El pasado 6 de diciembre tuvo lugar en Canal Red una conversación entre Pablo Iglesias y el historiador italiano Enzo Traverso. El señalamiento y la preocupación central de ese intercambio, a mi juicio, fue la puesta en la mira de la ausencia, para las izquierdas del mundo, de un “horizonte de espera”, que le llama Traverso, o una utopía, como la izquierda la llamaba en el siglo XX. Ahora mismo las izquierdas no están en busca de una utopía alcanzable, un horizonte posible en el que se dibuje una sociedad decente para todos, igualitaria, libre. Libre de la explotación capitalista. Ecologista. Feminista. Que ha abolido el patriarcado, que cuida el medio ambiente. Una utopía que sea una forma de socialismo o comunismo.
Una utopía que anticipe el camino que conduce a ella, sabiendo que se hace camino al andar. Una utopía que ya no puede ser la organización de una revolución de formato militar para la toma del poder.
Traverso apunta las razones por las que el concepto de revolución no está agotado, pero aún es necesario definirla para este siglo. La revolución es un momento (proceso) de ruptura del orden establecido, precedido de un curso histórico que conduce a ese momento.
Es claro que se trata de la elaboración de una novedad histórica que ya no puede reclamarse como parte de la historia de tensiones y convulsiones que impulsaron las revoluciones del siglo XX. La caída del muro de Berlín y la disolución de la URSS pusieron un punto final a aquellas experiencias revolucionarias tras lo cual advino la globalización neoliberal y la (atroz) naturalización del capitalismo, la aceptación colectiva de este sistema como realidad social incuestionada. Ha sido aceptado el mundo capitalista sin disputas, ni resignaciones obligadas; todos (la inmensa mayoría) han aceptado que “no hay más”. Cualquier desviación de sus fundamentos parece contra natura. Cualquier tentativa de impugnación es delirio. La propiedad privada de los medios de producción es resultado de un “proceso natural”, y de ese hecho deriva la existencia “natural” del trabajo asalariado. Tales son los fundamentos incustionados… de la explotación capitalista del trabajo.
La idea de que la revolución es una suerte de aceleración de la historia en una dirección ineluctablemente determinada es ahora un sueño. No era un sueño el siglo pasado. Era una certeza (y una fe).
La revolución, diría Benjamin, más que una aceleración de la historia es un freno de emergencia a la barbaridad a la que están llevando a la sociedad las derechas y las clases dominantes del capitalismo.
No hay que ir ahora muy lejos: la historia es ya una catástrofe. Y hay que actuar para impedir el desastre.

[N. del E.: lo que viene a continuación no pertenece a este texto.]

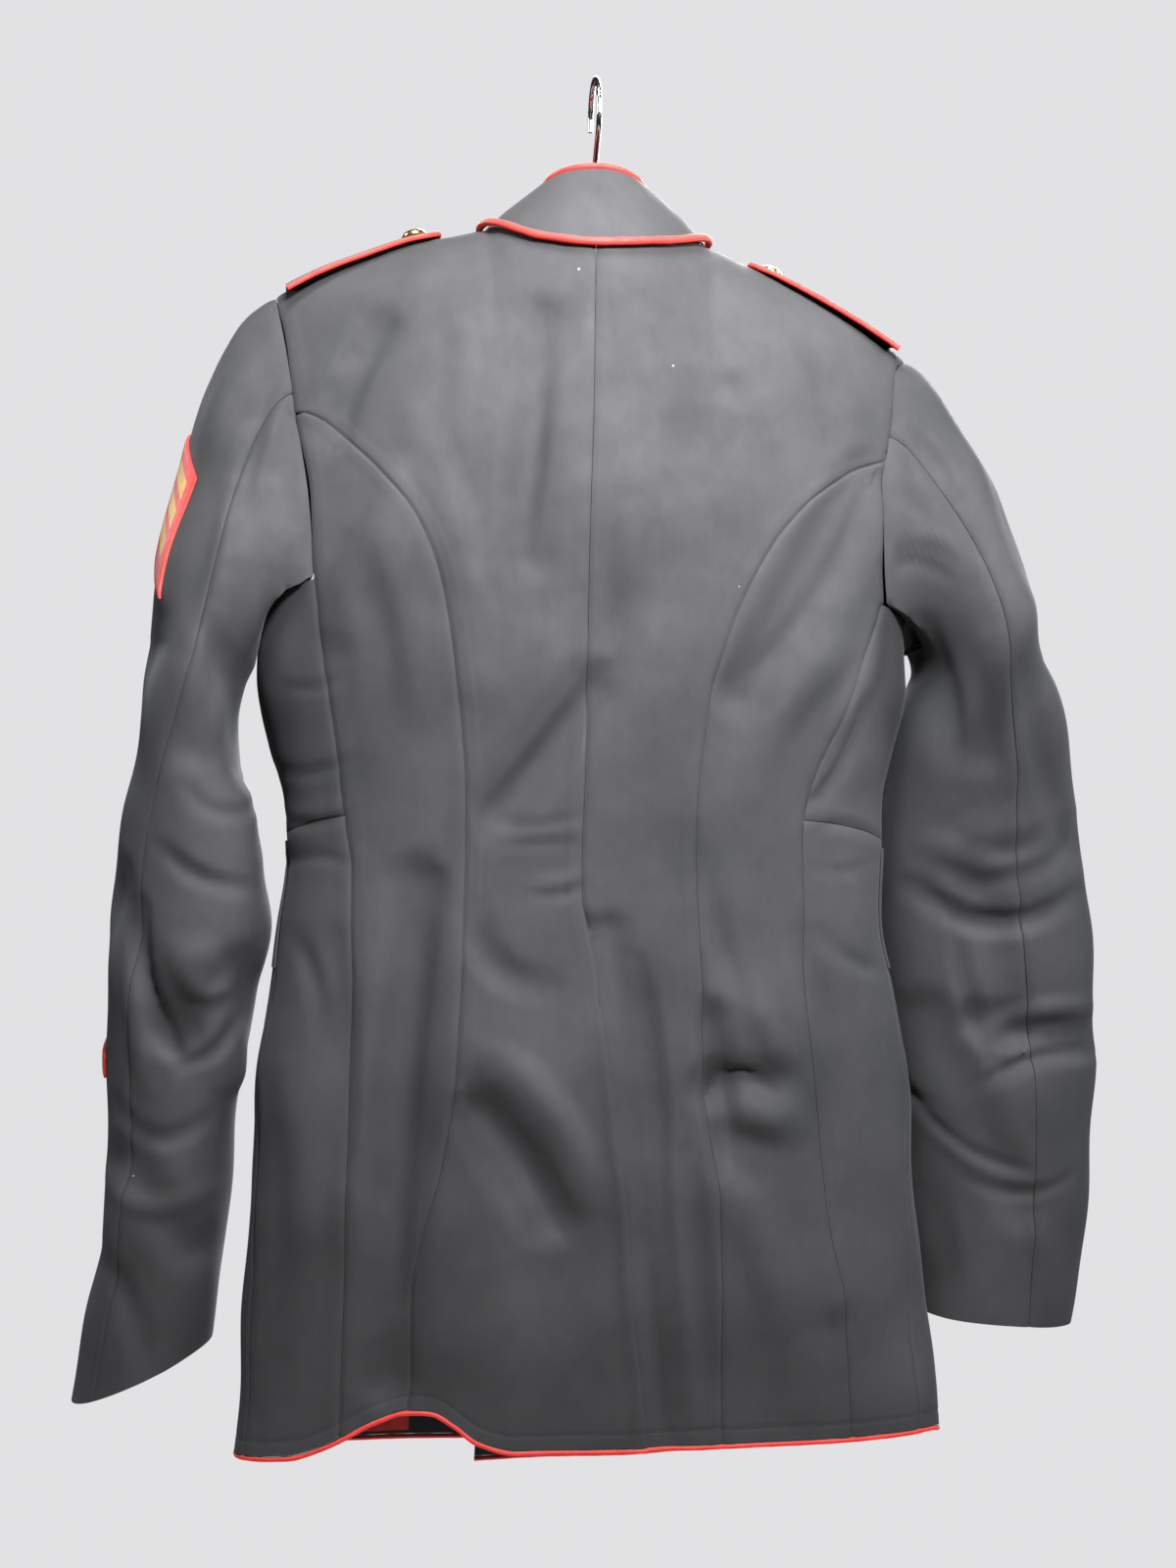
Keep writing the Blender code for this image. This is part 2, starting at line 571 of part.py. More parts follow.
def body_panels(cloth, collection):
    """Builds the ten panels and gives the hem line of each half, from the vent to the front edge."""
    hems = {}
    for side, hand in ((1, "left"), (-1, "right")):
        top = back_columns(side)
        spread = [(a - top[0]) / (top[-1] - top[0]) for a in top]

        def inner_edge(row, side=side):
            z = body_base(0, row)[2]
            if z > VENT_TOP:
                return seam_angle("centre", row)
            if side > 0 or z > VENT_SUNK - VENT_CLEAR:
                return seam_angle("vent", row)
            grown = smoothstep((VENT_SUNK - z) / (VENT_SUNK - VENT_LAPPED))
            edge = table(VENT_EDGE, "z", "x", z)
            wanted = edge + (VENT_LAP_EDGE - edge) * grown
            return angle_at_x(row, 1 if wanted > 5 else -1, lambda height: wanted)

        def back_outer(row, hand=hand):
            if row < UPPER_ROWS[PRINCESS_ROW]:
                return seam_angle("armhole_back_" + hand, row)
            return seam_angle("princess_" + hand, row)

        def armhole_or_side(row, hand=hand):
            return seam_angle(("armhole_back_" if row < 0 else "side_back_") + hand, row)

        rows = UPPER_ROWS + LOWER_ROWS
        hem = panel("back_" + hand, rows, inner_edge, back_outer, spread, ("left", "right", "top"),
                    cloth, collection, under=side < 0)
        hem += panel("side_back_" + hand, rows[PRINCESS_ROW:], back_outer, armhole_or_side,
                     SIDE_BACK_COLUMNS, ("left", "right"), cloth, collection)

        def side_back(row, hand=hand):
            return seam_angle("side_back_" + hand, row)

        def side_front(row, hand=hand):
            return seam_angle("side_front_" + hand, row)

        panel("side_upper_" + hand, LOWER_ROWS[: WAIST_ROW + 1], side_back, side_front, SIDE_COLUMNS,
              ("left", "right", "bottom"), cloth, collection)
        hem += panel("side_lower_" + hand, LOWER_ROWS[WAIST_ROW:], side_back, side_front, SIDE_COLUMNS,
                     ("left", "right", "top"), cloth, collection)

        top = front_columns(side)
        share = [(a - top[0]) / (top[-1] - top[0]) for a in top]

        def front_outer(row, hand=hand):
            return seam_angle(("armhole_front_" if row < 0 else "side_front_") + hand, row)

        outer, normals = [], []
        for row in rows:
            start = front_outer(row)
            edge = table(FRONT_EDGE_RIGHT, "row", "angle", row)
            lap = [FRONT_EDGE_LEFT] if side > 0 else [0.5 * (edge - 180), edge]
            angles = [start + (side * 180.0 - start) * f for f in share] + lap
            outer.append([body_point(a, row, side < 0) for a in angles])
            normals.append([body_normal(a, row, side < 0) for a in angles])
        outer = draw_in(np.array(outer), SEAM_GAP / 2, ("left", "top"))
        add_shell("front_" + hand, outer, normals, CLOTH, cloth, collection)
        hems[hand] = hem + middle_of_edge(outer, normals)
    return hems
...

Es ahí donde aparece la idea del socialismo como apuesta, como desafío, como potencialidad emancipadora. La sociedad y sus fuerzas conscientes tienen que hacerse cargo de ese algo que no ocurrirá ineluctablemente. Las sociedades se mueven vertiginosamente cada día, pero lo hacen en un régimen presentista donde los fundamentos de la operación capitalista no se mueven. El desafío de la izquierda es reconstruir un horizonte de espera, una utopía. Corresponde a los intelectuales de la izquierda construirlo, pero si el relato no está impulsado por los movimientos de masas, no estará engarzado al movimiento de la historia. Se trata, por tanto, de una construcción política. Un horizonte de espera en el que efectivamente converjan los movimientos sociales, las críticas, las aspiraciones políticas, porque de ahí nace el relato de ese horizonte.
Un relato político no es, ni mucho menos, sólo una operación de cálculo racional. La emoción, se sabe, tiene un rol decisivo. El grito “la imaginación al poder” que repitieron activamente los jóvenes en 1968 puede hablar de esa dimensión decisiva. En los momentos de crisis sólo la imaginación es más importante que el conocimiento, dijo Albert Einstein famosamente.
O como dijera Blas Pascal, mil veces evocado: “Hay razones del corazón que la razón no entiende”.
La construcción de la utopía como horizonte de cambio social radical, que incluye el camino conducente, necesita al Estado-nación como espacio de la lucha política.
Operando con las reglas de la democracia liberal, las izquierdas avanzan en el seno del Estado cambiando a su favor la correlación de fuerzas, mientras allegan más y mejores bienes sociales a los excluidos y los explotados. Avanzan ganando cada vez un espacio mayor de poder. Las izquierdas de un Estado-nación que así avanzan requieren que lo mismo ocurra en otros estados-nación, como eslabones de la globalidad existente.
Es preciso que ocurra en una fila significativa de países desarrollados. El momento crítico de ruptura del orden establecido debe darse coordinadamente en un conjunto mínimo de estados-nación, tal que hagan irreversible ese movimiento. El momento de la ruptura del orden establecido debe darse en un estado de huelga general significativa en varios países a la vez. La solidaridad internacional articula la cadena de la ruptura.